DIRECTIVE
For this exercise, write out exactly, and only, the lines running from the line that contains "stem end dipped." through the line that contains "imported = [obj".

DATASET EXCERPT
□ □ □ □

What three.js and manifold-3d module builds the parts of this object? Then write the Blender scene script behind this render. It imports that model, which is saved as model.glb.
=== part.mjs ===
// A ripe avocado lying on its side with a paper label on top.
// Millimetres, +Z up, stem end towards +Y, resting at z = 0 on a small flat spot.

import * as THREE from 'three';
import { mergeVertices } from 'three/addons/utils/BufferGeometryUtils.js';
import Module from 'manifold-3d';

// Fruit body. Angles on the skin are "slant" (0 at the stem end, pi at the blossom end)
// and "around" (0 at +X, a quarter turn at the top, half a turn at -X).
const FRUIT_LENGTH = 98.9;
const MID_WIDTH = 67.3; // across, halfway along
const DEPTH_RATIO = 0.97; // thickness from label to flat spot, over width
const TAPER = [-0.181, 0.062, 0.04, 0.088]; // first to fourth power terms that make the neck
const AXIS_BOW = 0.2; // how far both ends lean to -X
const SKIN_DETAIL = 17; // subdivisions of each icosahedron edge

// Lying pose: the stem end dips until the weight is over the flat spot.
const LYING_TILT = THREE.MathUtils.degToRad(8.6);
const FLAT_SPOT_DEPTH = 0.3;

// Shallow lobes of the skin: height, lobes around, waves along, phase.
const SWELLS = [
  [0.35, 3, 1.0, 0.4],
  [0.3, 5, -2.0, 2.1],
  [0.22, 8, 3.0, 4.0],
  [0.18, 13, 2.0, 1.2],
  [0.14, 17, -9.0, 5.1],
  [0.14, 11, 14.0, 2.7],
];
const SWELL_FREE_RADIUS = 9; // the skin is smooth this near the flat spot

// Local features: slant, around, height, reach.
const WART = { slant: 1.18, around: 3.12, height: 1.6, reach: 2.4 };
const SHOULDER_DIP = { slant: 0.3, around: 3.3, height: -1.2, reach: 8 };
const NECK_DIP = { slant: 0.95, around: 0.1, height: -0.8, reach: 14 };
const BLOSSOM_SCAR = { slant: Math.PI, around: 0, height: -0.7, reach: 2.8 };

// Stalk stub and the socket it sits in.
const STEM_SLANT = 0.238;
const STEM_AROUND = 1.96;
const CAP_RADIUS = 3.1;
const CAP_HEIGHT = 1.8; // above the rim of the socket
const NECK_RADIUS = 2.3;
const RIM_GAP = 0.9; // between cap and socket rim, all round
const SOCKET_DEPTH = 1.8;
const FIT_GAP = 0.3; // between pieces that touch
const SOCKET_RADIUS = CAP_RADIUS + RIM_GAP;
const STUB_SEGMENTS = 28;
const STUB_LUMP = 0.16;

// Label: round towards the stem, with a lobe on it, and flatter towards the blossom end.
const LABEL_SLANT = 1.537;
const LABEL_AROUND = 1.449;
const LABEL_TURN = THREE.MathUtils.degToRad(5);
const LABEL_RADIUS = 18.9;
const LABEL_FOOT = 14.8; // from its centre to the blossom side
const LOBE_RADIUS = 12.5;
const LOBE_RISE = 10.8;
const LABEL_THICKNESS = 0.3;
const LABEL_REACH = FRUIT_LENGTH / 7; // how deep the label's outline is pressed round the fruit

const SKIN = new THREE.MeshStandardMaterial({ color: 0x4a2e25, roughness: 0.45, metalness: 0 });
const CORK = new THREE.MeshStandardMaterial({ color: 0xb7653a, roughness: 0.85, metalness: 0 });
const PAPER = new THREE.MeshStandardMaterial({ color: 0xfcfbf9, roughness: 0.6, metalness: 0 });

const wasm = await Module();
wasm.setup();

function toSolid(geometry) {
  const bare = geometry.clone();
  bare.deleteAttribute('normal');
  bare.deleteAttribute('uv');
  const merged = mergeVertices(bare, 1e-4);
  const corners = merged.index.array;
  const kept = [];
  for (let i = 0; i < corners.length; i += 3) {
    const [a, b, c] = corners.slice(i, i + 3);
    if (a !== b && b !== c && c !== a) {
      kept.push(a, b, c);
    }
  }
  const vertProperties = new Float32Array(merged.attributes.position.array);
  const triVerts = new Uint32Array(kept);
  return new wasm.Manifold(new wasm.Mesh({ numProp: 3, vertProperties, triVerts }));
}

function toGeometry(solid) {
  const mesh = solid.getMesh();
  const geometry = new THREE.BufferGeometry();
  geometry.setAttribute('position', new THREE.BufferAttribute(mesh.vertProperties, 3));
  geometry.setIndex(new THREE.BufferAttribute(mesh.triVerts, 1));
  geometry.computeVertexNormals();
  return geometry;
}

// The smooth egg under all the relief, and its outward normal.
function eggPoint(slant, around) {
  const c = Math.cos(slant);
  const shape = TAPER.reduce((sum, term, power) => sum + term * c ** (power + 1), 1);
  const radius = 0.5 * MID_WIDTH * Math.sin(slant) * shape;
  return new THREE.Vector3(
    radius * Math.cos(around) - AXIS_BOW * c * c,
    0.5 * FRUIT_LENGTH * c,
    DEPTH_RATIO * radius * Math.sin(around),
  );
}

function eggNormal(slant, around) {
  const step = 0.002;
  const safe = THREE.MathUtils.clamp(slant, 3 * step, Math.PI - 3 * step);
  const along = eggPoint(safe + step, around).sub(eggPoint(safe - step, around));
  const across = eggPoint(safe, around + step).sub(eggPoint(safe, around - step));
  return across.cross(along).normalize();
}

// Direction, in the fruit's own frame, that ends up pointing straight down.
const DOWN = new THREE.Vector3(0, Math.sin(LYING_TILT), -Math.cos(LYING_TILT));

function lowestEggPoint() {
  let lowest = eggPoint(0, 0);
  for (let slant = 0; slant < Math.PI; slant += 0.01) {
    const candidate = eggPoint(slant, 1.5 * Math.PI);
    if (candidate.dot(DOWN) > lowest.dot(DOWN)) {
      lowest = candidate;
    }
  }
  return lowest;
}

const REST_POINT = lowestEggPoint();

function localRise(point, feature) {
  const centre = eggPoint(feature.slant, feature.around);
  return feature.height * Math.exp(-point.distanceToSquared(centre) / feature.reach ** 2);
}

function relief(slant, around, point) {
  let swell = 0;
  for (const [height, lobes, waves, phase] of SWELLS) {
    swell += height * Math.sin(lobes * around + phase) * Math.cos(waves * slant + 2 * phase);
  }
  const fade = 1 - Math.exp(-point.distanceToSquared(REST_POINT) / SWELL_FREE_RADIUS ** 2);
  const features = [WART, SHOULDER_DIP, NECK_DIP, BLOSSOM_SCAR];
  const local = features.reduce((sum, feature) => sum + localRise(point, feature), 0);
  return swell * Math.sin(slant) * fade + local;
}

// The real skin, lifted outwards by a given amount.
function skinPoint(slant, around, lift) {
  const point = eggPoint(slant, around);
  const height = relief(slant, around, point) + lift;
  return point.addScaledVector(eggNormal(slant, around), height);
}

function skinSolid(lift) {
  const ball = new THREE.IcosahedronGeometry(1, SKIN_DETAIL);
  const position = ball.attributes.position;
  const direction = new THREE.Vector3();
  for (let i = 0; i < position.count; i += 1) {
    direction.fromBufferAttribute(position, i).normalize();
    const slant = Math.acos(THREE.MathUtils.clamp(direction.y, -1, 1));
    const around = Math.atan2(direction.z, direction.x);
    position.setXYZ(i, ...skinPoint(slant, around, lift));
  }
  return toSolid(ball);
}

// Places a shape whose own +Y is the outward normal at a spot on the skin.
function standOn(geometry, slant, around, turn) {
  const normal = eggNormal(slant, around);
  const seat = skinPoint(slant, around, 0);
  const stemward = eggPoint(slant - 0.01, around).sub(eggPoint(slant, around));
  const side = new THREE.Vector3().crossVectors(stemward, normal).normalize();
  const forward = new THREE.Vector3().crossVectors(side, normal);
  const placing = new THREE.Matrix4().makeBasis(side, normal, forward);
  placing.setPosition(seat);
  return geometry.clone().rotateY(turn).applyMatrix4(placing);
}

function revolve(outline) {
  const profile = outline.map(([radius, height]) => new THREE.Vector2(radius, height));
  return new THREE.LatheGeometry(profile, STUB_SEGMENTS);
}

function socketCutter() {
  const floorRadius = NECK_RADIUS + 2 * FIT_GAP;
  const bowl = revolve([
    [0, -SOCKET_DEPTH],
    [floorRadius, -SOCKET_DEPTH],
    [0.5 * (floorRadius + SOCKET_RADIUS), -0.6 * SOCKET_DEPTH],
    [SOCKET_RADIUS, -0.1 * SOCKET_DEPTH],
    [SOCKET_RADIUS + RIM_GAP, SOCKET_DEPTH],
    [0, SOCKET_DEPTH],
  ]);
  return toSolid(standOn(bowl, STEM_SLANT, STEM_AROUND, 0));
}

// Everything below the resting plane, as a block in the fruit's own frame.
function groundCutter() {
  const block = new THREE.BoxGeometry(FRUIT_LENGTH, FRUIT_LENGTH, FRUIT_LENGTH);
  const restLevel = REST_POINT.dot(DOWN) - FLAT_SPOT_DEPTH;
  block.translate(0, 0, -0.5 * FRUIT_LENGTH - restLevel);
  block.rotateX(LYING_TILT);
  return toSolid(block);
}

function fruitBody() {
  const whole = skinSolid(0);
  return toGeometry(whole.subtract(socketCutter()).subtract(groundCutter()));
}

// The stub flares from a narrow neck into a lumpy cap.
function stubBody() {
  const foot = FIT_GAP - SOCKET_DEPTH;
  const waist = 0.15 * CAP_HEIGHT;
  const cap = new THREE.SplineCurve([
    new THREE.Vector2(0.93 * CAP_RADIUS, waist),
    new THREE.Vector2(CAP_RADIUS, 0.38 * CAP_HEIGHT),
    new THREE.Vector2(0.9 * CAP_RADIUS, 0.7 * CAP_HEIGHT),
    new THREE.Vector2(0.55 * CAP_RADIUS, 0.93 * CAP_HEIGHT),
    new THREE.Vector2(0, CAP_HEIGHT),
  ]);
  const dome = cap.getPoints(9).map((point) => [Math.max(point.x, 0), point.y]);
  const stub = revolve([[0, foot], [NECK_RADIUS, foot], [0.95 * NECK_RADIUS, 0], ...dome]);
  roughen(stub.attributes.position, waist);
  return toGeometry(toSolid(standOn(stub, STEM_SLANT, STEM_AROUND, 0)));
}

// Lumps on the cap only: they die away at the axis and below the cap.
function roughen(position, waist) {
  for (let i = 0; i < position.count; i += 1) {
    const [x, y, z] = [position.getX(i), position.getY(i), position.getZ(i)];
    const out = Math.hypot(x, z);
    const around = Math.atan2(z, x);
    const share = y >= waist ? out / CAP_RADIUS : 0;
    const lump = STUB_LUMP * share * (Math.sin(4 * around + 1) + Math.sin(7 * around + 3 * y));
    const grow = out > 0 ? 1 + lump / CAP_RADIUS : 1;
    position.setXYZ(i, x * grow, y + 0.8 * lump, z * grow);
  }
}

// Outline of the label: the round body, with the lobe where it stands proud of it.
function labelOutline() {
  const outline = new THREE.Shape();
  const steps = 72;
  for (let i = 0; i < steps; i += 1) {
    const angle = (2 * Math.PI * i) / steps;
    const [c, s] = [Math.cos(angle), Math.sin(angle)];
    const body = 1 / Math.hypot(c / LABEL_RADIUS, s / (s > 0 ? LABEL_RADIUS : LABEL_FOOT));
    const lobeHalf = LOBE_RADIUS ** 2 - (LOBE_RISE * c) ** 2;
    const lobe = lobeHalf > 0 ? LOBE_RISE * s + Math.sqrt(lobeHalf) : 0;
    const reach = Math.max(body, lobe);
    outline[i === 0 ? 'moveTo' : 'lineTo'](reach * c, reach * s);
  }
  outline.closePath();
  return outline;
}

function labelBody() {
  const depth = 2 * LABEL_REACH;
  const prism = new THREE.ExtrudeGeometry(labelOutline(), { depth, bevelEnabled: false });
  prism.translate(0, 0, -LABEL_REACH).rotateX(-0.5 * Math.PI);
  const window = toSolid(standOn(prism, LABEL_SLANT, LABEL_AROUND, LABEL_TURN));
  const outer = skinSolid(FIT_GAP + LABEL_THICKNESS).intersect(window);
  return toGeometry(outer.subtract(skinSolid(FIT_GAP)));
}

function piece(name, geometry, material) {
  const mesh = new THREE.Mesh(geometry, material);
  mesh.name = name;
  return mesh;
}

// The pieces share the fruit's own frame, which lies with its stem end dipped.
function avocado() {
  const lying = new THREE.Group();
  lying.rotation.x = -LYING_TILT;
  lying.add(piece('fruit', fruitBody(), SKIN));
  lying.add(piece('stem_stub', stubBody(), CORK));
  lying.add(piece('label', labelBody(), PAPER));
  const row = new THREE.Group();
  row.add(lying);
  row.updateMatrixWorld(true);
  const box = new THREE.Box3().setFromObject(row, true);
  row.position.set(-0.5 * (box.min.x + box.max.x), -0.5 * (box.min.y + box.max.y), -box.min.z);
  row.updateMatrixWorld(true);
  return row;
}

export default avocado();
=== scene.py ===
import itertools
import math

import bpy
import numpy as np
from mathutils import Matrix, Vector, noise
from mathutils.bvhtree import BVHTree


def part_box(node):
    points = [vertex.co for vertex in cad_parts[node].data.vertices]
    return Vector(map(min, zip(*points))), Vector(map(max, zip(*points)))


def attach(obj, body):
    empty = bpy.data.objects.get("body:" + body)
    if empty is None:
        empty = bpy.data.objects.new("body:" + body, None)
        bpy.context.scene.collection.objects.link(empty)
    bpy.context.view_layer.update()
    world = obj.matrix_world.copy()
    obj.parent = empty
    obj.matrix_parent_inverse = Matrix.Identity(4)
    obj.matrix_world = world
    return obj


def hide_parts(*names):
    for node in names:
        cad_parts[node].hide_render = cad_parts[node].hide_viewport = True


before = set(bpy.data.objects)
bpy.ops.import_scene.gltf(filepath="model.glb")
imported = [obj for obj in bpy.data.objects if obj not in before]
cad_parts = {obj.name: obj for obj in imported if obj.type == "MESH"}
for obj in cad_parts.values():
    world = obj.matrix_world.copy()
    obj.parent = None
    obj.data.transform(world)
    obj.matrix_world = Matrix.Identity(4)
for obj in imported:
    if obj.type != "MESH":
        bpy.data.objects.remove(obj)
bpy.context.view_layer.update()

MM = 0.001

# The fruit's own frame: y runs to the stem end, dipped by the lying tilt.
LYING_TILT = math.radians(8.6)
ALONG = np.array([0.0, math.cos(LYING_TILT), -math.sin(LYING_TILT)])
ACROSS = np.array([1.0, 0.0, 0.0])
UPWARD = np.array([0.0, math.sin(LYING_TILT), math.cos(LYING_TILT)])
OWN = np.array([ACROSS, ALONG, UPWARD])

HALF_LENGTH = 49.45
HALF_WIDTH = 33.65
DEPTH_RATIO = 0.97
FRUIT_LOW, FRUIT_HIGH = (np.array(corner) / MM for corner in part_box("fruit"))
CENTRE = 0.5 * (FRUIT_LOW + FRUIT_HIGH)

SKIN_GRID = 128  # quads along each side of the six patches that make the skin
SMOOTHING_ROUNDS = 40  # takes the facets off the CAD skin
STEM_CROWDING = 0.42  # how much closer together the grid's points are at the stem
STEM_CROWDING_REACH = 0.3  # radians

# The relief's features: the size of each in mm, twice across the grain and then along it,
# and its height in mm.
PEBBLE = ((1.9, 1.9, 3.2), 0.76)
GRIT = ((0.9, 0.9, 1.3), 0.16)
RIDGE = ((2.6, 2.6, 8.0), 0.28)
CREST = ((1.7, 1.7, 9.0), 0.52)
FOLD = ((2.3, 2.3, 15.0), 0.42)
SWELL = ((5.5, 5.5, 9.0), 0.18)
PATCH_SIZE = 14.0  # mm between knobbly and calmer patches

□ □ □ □

REPLY
// The pieces share the fruit's own frame, which lies with its stem end dipped.
function avocado() {
  const lying = new THREE.Group();
  lying.rotation.x = -LYING_TILT;
  lying.add(piece('fruit', fruitBody(), SKIN));
  lying.add(piece('stem_stub', stubBody(), CORK));
  lying.add(piece('label', labelBody(), PAPER));
  const row = new THREE.Group();
  row.add(lying);
  row.updateMatrixWorld(true);
  const box = new THREE.Box3().setFromObject(row, true);
  row.position.set(-0.5 * (box.min.x + box.max.x), -0.5 * (box.min.y + box.max.y), -box.min.z);
  row.updateMatrixWorld(true);
  return row;
}

export default avocado();
=== scene.py ===
import itertools
import math

import bpy
import numpy as np
from mathutils import Matrix, Vector, noise
from mathutils.bvhtree import BVHTree


def part_box(node):
    points = [vertex.co for vertex in cad_parts[node].data.vertices]
    return Vector(map(min, zip(*points))), Vector(map(max, zip(*points)))


def attach(obj, body):
    empty = bpy.data.objects.get("body:" + body)
    if empty is None:
        empty = bpy.data.objects.new("body:" + body, None)
        bpy.context.scene.collection.objects.link(empty)
    bpy.context.view_layer.update()
    world = obj.matrix_world.copy()
    obj.parent = empty
    obj.matrix_parent_inverse = Matrix.Identity(4)
    obj.matrix_world = world
    return obj


def hide_parts(*names):
    for node in names:
        cad_parts[node].hide_render = cad_parts[node].hide_viewport = True


before = set(bpy.data.objects)
bpy.ops.import_scene.gltf(filepath="model.glb")
imported = [obj for obj in bpy.data.objects if obj not in before]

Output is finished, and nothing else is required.